ALBANY — Some employers are requiring new hires making low wages to commit to paying thousands of dollars for their training, which researchers and advocates say can trap workers in jobs in a new twist on indentured servitude.
The practice that employers call training reimbursement agreements has long been used in law, finance and science, and for airline pilots, engineers and other high-paying fields. But it has become more common in retail, food service, trucking and some other fields within the last five years, according to state and national researchers.
These agreements — which opponents refer to as TRAPs, or training repayment agreement provisions — can saddle an employee with debt even if the worker quits or is fired before a set period of months or years.
For employers, the agreements are a way to pay for training and to keep trained employees from quitting and using the skills for a competitor. The agreements also can reduce turnover in an economy with low unemployment rates.
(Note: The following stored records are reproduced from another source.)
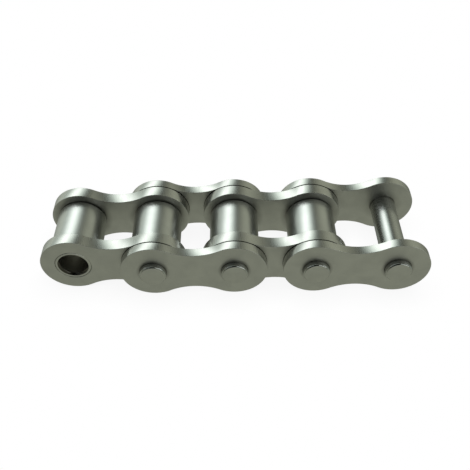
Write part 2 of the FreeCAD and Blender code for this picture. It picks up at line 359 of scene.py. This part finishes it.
def make_painted_shade():
    """Painted shade that darkens the steel: the mask is 1 between an inner and an outer plate, and
    less in the corners round the pins, round the rollers and in the open bush's mouth."""
    group = bpy.data.node_groups.new("painted_shade", "ShaderNodeTree")
    group.interface.new_socket("Painted Shade", in_out="OUTPUT", socket_type="NodeSocketFloat")
    axis_height = sum(corner.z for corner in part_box("pin_1")) / 2
    place = add_node(group, "SeparateXYZ", {0: add_node(group, "TexCoord").outputs["Object"]})
    along = add_node(group, "Math", {0: place.outputs["X"], 1: PITCH_LENGTH / 2, 2: -PITCH_LENGTH / 2},
                     operation="WRAP").outputs[0]
    above = add_node(group, "Math", {0: place.outputs["Z"], 1: axis_height},
                     operation="SUBTRACT").outputs[0]
    offset = add_node(group, "CombineXYZ", {"X": along, "Y": 0.0, "Z": above})
    from_axis = add_node(group, "VectorMath", {0: offset.outputs[0]}, operation="LENGTH").outputs[1]
    from_middle = add_node(group, "Math", {0: place.outputs["Y"]}, operation="ABSOLUTE").outputs[0]

    def between(value, low, high, soft):
        """1 from low to high, and falling to 0 over soft beside them."""
        rise = add_node(group, "MapRange", {"Value": value, "From Min": (low - soft) * MM,
                                            "From Max": low * MM}).outputs[0]
        fall = add_node(group, "MapRange", {"Value": value, "From Min": (high + soft) * MM,
                                            "From Max": high * MM}).outputs[0]
        return add_node(group, "Math", {0: rise, 1: fall}, operation="MULTIPLY").outputs[0]

    # Each spot of painted shade has its darkness, its stretch of the chain, its depth from the
    # chain's middle plane and its distance from the nearest pin's axis. The last three are (from,
    # to, softness of the border), in millimetres.
    left_end = (-90.0, -37.0, 0.1)
    middle_links = (-37.0, 37.0, 0.1)
    right_end = (37.0, 90.0, 0.1)
    whole_chain = (-90.0, 90.0, 0.1)
    between_plates = (1.0, middle_links, (12.58, 12.95, 0.03), (0.0, 10.25, 0.05))
    round_pin_ends = (0.38, whole_chain, (15.85, 15.97, 0.8), (0.0, 4.3, 1.0))
    round_bare_pin = (0.3, right_end, (12.85, 12.95, 1.0), (0.0, 4.3, 2.6))
    open_mouth = (0.97, left_end, (11.9, 12.7, 0.1), (0.0, 4.84, 0.04))
    round_rollers = (0.3, whole_chain, (8.5, 8.7, 0.1), (7.8, 8.4, 1.6))
    total = 0.0
    for dark, stretch, depth, distance in (
        between_plates, round_pin_ends, round_bare_pin, open_mouth, round_rollers,
    ):
        spot = dark
        for value, limits in (
            (place.outputs["X"], stretch), (from_middle, depth), (from_axis, distance),
        ):
            spot = add_node(group, "Math", {0: spot, 1: between(value, *limits)},
                            operation="MULTIPLY").outputs[0]
        total = add_node(group, "Math", {0: total, 1: spot}, operation="MAXIMUM").outputs[0]
    out = group.nodes.new("NodeGroupOutput")
    group.links.new(total, out.inputs["Painted Shade"])
    return group


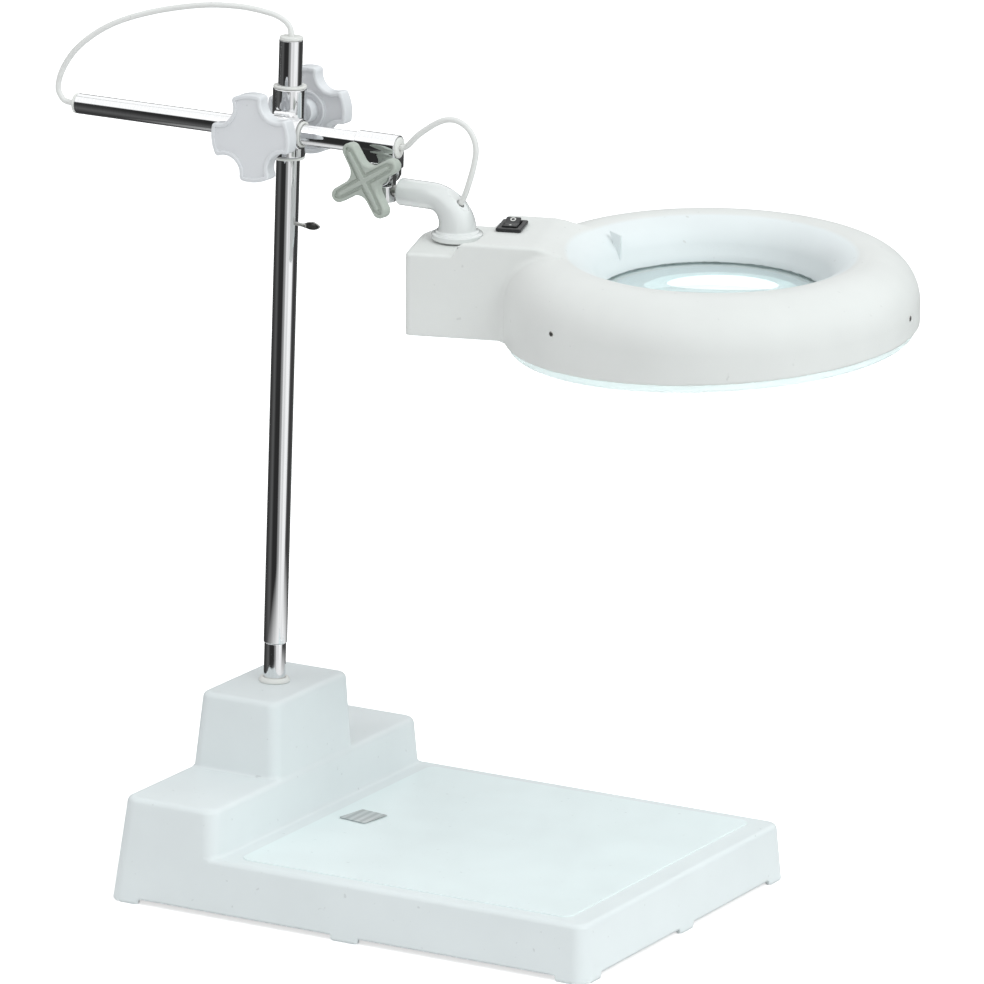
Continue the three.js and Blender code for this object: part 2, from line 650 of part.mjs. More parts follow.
// What the rear deck covers: the step up to the raised deck runs just clear of the elbow's flange.
function rearDeckPlan(inset) {
  const reach = NECK.half + 5;
  const step = [[reach, 20.6], [-4, 17.2], [-18, 15.4], [-29, 12], [-33, 7], [-reach, 4]];
  const plan = new THREE.Shape();
  plan.moveTo(NECK.rear - 5, -reach);
  plan.lineTo(NECK.rear - 5, reach);
  step.forEach(([y, x]) => plan.lineTo(x + inset, y));
  return plan;
}

// The neck as a block whose walls and top stand inside its outer faces by `inset` and `top`.
function neckBlock(inset, top) {
  const { rear, front, half, bottom, deck } = NECK;
  const floor = bottom - (inset > 0 ? 5 : 0);
  const side = new THREE.Shape();
  side.moveTo(rear - 5, floor);
  side.lineTo(rear - 5, deck - top);
  side.lineTo(50, deck - top);
  side.lineTo(front + 1, 4 - top);
  side.lineTo(front + 1, floor);
  const geometry = new THREE.ExtrudeGeometry(side, { depth: 2 * half + 10, bevelEnabled: false });
  geometry.rotateX(Math.PI / 2).translate(0, half + 5, 0);
  const block = solid(geometry).intersect(slab(neckPlan(inset), floor - 5, deck + 5, 0, 6));
  return cut(block, slab(rearDeckPlan(inset), -top, deck + 6));
}

// Everything below the ring's slanted lower edge, moved down by `drop`.
function belowFoot(drop) {
  const geometry = new THREE.BoxGeometry(400, 400, 60).translate(0, 0, -30);
  geometry.rotateY(-Math.atan(FOOT_CLIMB));
  return solid(geometry.translate(RING_X, 0, RING_FOOT - drop));
}

function headShell() {
  const w = RING_WALL;
  const [shoulderR, shoulderZ] = [RING_R - RING_SHOULDER, RING_TOP - RING_SHOULDER];
  const outside = roundRing([
    [0, -60],
    [RING_R, -60],
    ...arc(shoulderR, shoulderZ, RING_SHOULDER, 0, 90, 6),
    [0, RING_TOP],
  ]);
  const chamber = roundRing([
    [71, -65],
    [RING_R - w, -65],
    ...arc(shoulderR, shoulderZ, RING_SHOULDER - w, 0, 90, 5),
    [HOLE_R - 2, RING_TOP - w],
    [76, -4],
    [71, LEDGE_Z - 0.8],
  ]);
  const funnel = roundRing([
    [0, -65],
    [74, -65],
    [74, -31],
    [68.5, -31],
    [68.5, LEDGE_Z - 2],
    [LENS_VISIBLE_R, LEDGE_Z - 2],
    [LENS_VISIBLE_R, LEDGE_Z],
    ...WELL_WALL,
    [HOLE_R, RING_TOP],
    [HOLE_R, 12],
    [0, 12],
  ]);
  const { x, y, long, wide } = SWITCH;
  const [dx, dy] = [wide / 2 - 1.2, long / 2 - 1.2];
  const switchHole = box(x - dx, x + dx, y - dy, y + dy, -10, 12);
  const rimHoles = RIM_SCREW_ANGLES.map((a) => {
    const [c, s] = [Math.cos(a * DEG), Math.sin(a * DEG)];
    return bar(1.8, [RING_X + 110 * c, 110 * s, -25], [RING_X + 130 * c, 130 * s, -25], 12);
  });
  return cut(
    join(cut(outside, belowFoot(0)), neckBlock(0, 0)),
    chamber,
    funnel,
    neckBlock(w, w),
    bar(6.4, [0, 0, -6], [0, 0, 6], 24),
    switchHole,
    ...rimHoles,
  );
}
part('head_shell', headShell(), 'head', headGroup);

function neckCover() {
  const { bottom } = NECK;
  const plate = slab(neckPlan(RING_WALL + GAP), bottom, bottom + 2.4, 0, 6);
  const room = bar(RING_R - RING_WALL + GAP, [RING_X, 0, bottom - 5], [RING_X, 0, bottom + 10], RING_SIDES);
  return cut(plate, room);
}
part('neck_cover', neckCover(), 'head', headGroup);

const LENS_EDGE = { top: LEDGE_Z - 2.9, bottom: LEDGE_Z - 5.9 };
function lensOutline() {
  const rise = 4;
  const face = (sign, z) => Array.from({ length: 5 }, (_, i) => {
    const r = (LENS_R * i) / 4;
    return [r, z + sign * rise * (1 - (r / LENS_R) ** 2)];
  });
  return [...face(-1, LENS_EDGE.bottom), ...face(1, LENS_EDGE.top).reverse()];
}
part('lens', roundRing(lensOutline()), 'glass', headGroup);

const ringTop = LENS_EDGE.bottom - 1.1;
const lensRing = [[62, ringTop - 2.6], [68.2, ringTop - 2.6], [68.2, ringTop], [62, ringTop]];
part('lens_ring', roundRing(lensRing), 'nylon', headGroup);

// Circular fluorescent tube with its cap facing the neck.
function ringLamp() {
  const open = 11.5 * DEG; // half of the gap that the cap fills
  const points = Array.from({ length: 25 }, (_, i) => {
    const a = Math.PI + open + ((2 * Math.PI - 2 * open) * i) / 24;
    return [RING_X + LAMP.ring * Math.cos(a), LAMP.ring * Math.sin(a), LAMP.z];
  });
  return solid(cordAlong(points, LAMP.tube, 10, 36, LAMP.tube - LAMP.wall));
}
part('ring_lamp', ringLamp(), 'lamp', headGroup);

const capX = RING_X - LAMP.ring;
part('lamp_cap', box(capX - 12, capX + 11, -15, 15, LAMP.z - 12, LAMP.z + 12), 'nylon', headGroup);

const CLIP_ROOM = 1.4; // between a clip's stem and the level of the rear deck
function lampClip() {
  const [inner, outer] = [LAMP.tube + 0.4, LAMP.tube + 1.6];
  const shape = new THREE.Shape();
  shape.absarc(0, 0, outer, -30 * DEG, 210 * DEG, false);
  shape.absarc(0, 0, inner, 210 * DEG, -30 * DEG, true);
  const hook = slab(shape, -4, 4, 0, 8);
  const stem = box(-4, 4, outer - 0.6, -LAMP.z - CLIP_ROOM, -4, 4);
  return join(hook, stem);
}
[90, 270, 0].forEach((angle, i) => {
  const clip = part(`lamp_clip_${i + 1}`, lampClip(), 'steel', headGroup);
  const a = angle * DEG;
  clip.position.set(RING_X + LAMP.ring * Math.cos(a), LAMP.ring * Math.sin(a), LAMP.z);
  clip.rotation.set(Math.PI / 2, a, 0, 'XYZ');
});

const diffuserOutline = [
  [73, -49],
  [115.4, -49],
  [117.2, -47.2],
  [117.2, -38],
  [115.6, -38],
  [115.6, -47.4],
  [73.4, -47.4],
  [73.4, -31.5],
  [71.8, -31.5],
  [71.8, -47.8],
];
const diffuser = part('diffuser', turned(diffuserOutline, RING_SIDES), 'diffuser', headGroup);
const followFoot = new THREE.Matrix4().makeShear(0, FOOT_CLIMB, 0, 0, 0, 0);
diffuser.geometry.applyMatrix4(followFoot).translate(RING_X, 0, 0);

RIM_SCREW_ANGLES.forEach((angle, i) => {
  const screw = part(`rim_screw_${i + 1}`, bar(1.5, [0, 0, 113], [0, 0, 120.6], 12), 'steel', headGroup);
  screw.position.set(RING_X, 0, -25);
  screw.rotation.set(0, Math.PI / 2, 0);
  screw.rotateOnWorldAxis(new THREE.Vector3(0, 0, 1), angle * DEG);
});

part('starter', bar(9, [-14, -17, -30], [20, -17, -30], 20), 'nylon', headGroup);

// ---------------------------------------------------------------- switch
function switchFrame() {
  const { x, y, long, wide } = SWITCH;
  const top = NECK.deck + GAP;
  const around = (dx, dy, z0, z1) => box(x - dx, x + dx, y - dy, y + dy, z0, z1);
  const rim = around(wide / 2, long / 2, top, top + 2);
  const can = around(wide / 2 - 1.5, long / 2 - 1.5, -10, top + 1);
  return cut(join(rim, can), around(4.7, 7.9, 0, top + 5));
}
part('switch_frame', switchFrame(), 'black', headGroup);

const ROCKER_PIVOT = [SWITCH.x, SWITCH.y, 7];
function rockerBody() {
  const side = new THREE.Shape();
  side.moveTo(-6.6, -1);
  side.lineTo(0, -3.4);
  side.lineTo(6.6, -1);
  side.lineTo(6.6, 4.6);
  side.lineTo(0, 3.2);
  side.lineTo(-6.6, 4.6);
  const geometry = new THREE.ExtrudeGeometry(side, { depth: 8.6, bevelEnabled: false });
  return geometry.translate(0, 0, -4.3).rotateX(Math.PI / 2).rotateZ(Math.PI / 2);
}
const rocker = part('switch_rocker', solid(rockerBody()), 'black', headGroup);
rocker.position.set(...ROCKER_PIVOT);
rocker.rotation.x = 9 * DEG;

// ---------------------------------------------------------------- cords held between two pieces
const COLUMN_CORD = [
  [0, 0, 496.6],
  [-1, 0, 502.5],
  [-5.5, -0.8, 507],
  [-13.8, -1.9, 509.9],
  [-32.4, -4.4, 512],
  [-57.2, -7.7, 510.3],
  [-88.3, -11.9, 503.1],
  [-113.1, -15.3, 493],
  [-131.6, -17.6, 479.2],
  [-142, -18, 465],
  [-145.5, -18, 453],
  [-142.5, -18, 446.4],
  [-138, -18, ARM_Z],
  [-132.6, -18, ARM_Z],
];
part('column_cord', cordAlong(COLUMN_CORD, CORD_R, 8, 30), 'cord', stand);

const ARM_CORD = [
  [83, -18, ARM_Z],
  [87.5, -18, 446],
  [95.7, -18, 454.2],
  [108.5, -18, 463],
  [118.2, -18, 465.1],
  [126.1, -18, 462],
  [130.8, -18, 456.1],
  [132.6, -18, 449],
  [131.6, -18.2, 440],
  [129.4, -18.4, 431],
  [126.6, -18.2, 422.5],
  [123.6, -17.9, 416.5],
];
part('arm_cord', cordAlong(ARM_CORD, CORD_R, 8, 18), 'cord', stand);

export default object;
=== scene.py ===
"""Looks of an illuminated ring magnifier on a bench stand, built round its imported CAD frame."""
import json
import math

import bmesh
import bpy
import numpy as np
from mathutils import Matrix, Vector


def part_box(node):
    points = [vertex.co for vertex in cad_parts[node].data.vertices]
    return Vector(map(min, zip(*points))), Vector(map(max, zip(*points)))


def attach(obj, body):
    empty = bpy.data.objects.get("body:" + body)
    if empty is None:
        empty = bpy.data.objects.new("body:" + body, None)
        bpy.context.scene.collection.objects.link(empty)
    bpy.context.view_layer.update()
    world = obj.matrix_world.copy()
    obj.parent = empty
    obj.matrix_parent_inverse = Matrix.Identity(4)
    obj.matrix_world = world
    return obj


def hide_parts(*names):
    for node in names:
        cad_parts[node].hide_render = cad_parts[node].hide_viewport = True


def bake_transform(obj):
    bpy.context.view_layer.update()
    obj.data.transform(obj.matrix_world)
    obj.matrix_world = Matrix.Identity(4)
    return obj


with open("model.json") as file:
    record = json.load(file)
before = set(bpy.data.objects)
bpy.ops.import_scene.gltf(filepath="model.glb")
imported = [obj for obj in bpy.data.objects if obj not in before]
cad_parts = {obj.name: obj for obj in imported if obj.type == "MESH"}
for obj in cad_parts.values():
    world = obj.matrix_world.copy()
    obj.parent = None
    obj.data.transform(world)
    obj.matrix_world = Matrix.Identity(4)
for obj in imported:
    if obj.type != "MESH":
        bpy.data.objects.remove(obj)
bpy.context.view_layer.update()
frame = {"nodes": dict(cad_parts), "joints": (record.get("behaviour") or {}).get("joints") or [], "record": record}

# ------------------------------------------------------------------ sizes and places
# Shapes are worked out in millimetres in local frames; MM takes them to the row frame's metres.
MM = 0.001
JOINTS = {joint["name"]: joint for joint in frame["joints"]}


def corners(node):
    """Lowest and highest corner of a CAD node, in millimetres."""
    low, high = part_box(node)
    return np.array(low) / MM, np.array(high) / MM


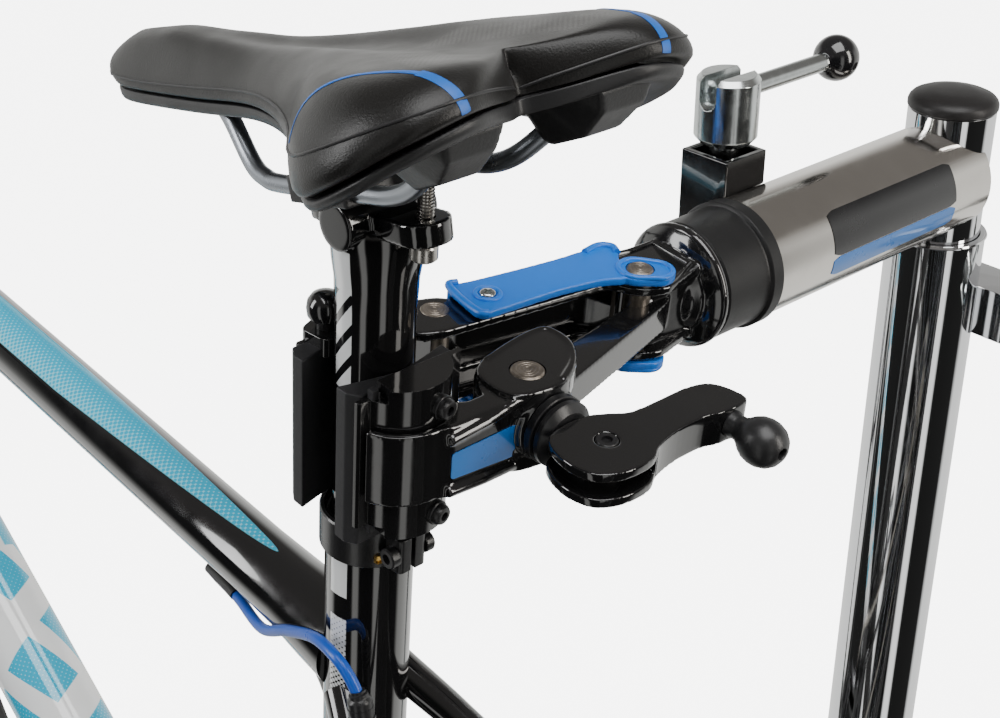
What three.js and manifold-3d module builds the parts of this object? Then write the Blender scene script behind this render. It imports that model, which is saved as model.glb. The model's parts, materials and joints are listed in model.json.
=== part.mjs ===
// A mountain bicycle held by its seatpost in a floor-standing repair stand.
// Millimetres, +Z up. The origin is on the floor, under the axis of the stand's post.
// +X is the way the bicycle faces, +Y runs from the post out along the stand's arm.
import * as THREE from "three";
import { mergeVertices } from "three/addons/utils/BufferGeometryUtils.js";
import Module from "manifold-3d";

const wasm = await Module();
wasm.setup();

// ---- driving dimensions -------------------------------------------------------------------

const GAP = 0.3; // clearance between pieces that touch on the real object
const deg = THREE.MathUtils.degToRad;

// stand
const ARM_HEIGHT = 1150; // arm axis above the floor, mast fully lowered
const PLATE_SIZE = 600;
const PLATE_THICK = 20;
const PLATE_CORNER = 25;
const PLATE_SHIFT = 130; // the post stands behind the plate's middle, under the load
const LOWER_POST_R = 25.4;
const UPPER_POST_R = 22.225;
const TUBE_WALL = 3.05;
const LOWER_POST_DROP = 31.4; // lower post's rim below the arm axis
const UPPER_POST_RISE = 36; // upper post's rim above the arm axis
const UPPER_POST_LENGTH = 760;
const ARM_R = 28.575;
const ARM_END = 164.5;
const LUG_SIZE = 28; // square tube that holds each locking screw
const SLEEVE_R = 28;
const SLEEVE_END = 199.6;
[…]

The practice gained traction after the wave of resignations during and after the COVID-19 pandemic, which prompted many workers to seek better jobs or drop out of the workforce.
WHAT TO KNOW
- Some employers are requiring new hires making low wages to commit to paying thousands of dollars for their training, which researchers and advocates say traps workers in jobs in a new twist on indentured servitude.
- A bill in New York would outlaw that practice. The bill is active for the current legislation session scheduled to end Thursday.
- Employers see the agreements as a way to pay for costly training and to keep trained employees from quitting and using the skills for a competitor.
A bill in New York with powerful sponsors — State Sen. Rachel May (D-Syracuse) and Assemb. Phil Steck (D-Schenectady) — would outlaw that practice. The proposed trapped-at-work act prohibits “reimbursement clauses or promissory notes as a condition of employment.” The bill is active for the current legislation session scheduled to end Thursday.
The bill doesn’t affect fields with “true training that must be paid for” or under other more traditional and fair uses of the practice such as those negotiated in labor contracts.
Training reimbursement agreements are becoming more common, said Jonathan F. Harris, a professor at the Loyola Law School of Los Angeles who has studied the practice. “Especially over the last five years, these have really trickled down to all levels of the economy.”
Harris said researchers estimate that major companies that employ more than a third of all private-sector workers rely on such agreements.
“These are workers who literally cannot afford to leave their job. It brings up constitutional issues,” Harris said. “Advocates have called it debt bondage and indentured servitude, which brings up constitutional concerns.”
“I’m excited about the New York legislation,” Harris said. “I think it could make a big difference.”
Steck said he pursued the bill because of the experience of Trish D’Allaird of Niskayuna.
D’Allaird told Newsday she took a 20-hour-per-week job that paid slightly over minimum wage plus commissions “just for the fun of it.” She took a class on eyelash extensions from the company and, with some concern, signed the agreement to work there.
“What’s a year?” she said she figured. “It’s just for the fun of it.”
But she quit in 2022 after four months over what she called poor working conditions. Now she is being sued by the company for $5,000 in training costs. She said her lawyer advised her not to identify the company.
“I can understand, as an employer, putting something like this in place to protect them and get employees to stay longer. But if they need to put these things in place to force them to work, that’s not healthy,” she said. “It is not OK for someone to force you into a job.”
Steck said he sees a pattern.
“I think what we’ve seen all over is a return of very abusive employment practices as labor law has gotten whittled away by more conservative judges,” Steck said. “We are starting to see employers taking more advantage of employees.”
“There may be a case for someone making a huge amount of money, but for an average person, these are really abusive,” he said. If the bill isn’t passed this week, he added, it will be a priority for him in the 2024 session beginning in January.
May didn’t respond to a request for comment.
Business groups in Albany, Manhattan and on Long Island said they were unfamiliar with the practice and the bill. They had no comment.
The federal Consumer Financial Protection Bureau is in the midst of an inquiry.
“The labor market operates at its best when workers are able to move freely within it,” said Rohit Chopra, director of the federal agency. “Our inquiry is about studying the effects of an emerging form of debt that may have the potential to trap employees in place.”
Meanwhile, Harris said laws haven’t caught up to the practice.
“It has a chilling effect,” Harris said. “For every one case you see, you can bet there are thousands of other workers who are working under the presumption that the TRAP is going to be enforceable, and so they can’t quit … If it’s about retaining workers, there are other ways to do that, like making the workplace more hospitable or paying them more.”
Correction: Researchers estimate that major companies that employ more than a third of all private-sector workers rely on agreements requiring workers to pay for training if they leave the job within a certain period, according to Jonathan F. Harris, a professor at the Loyola Law School of Los Angeles. A previous version of this story misstated the number of employees covered by such agreements.’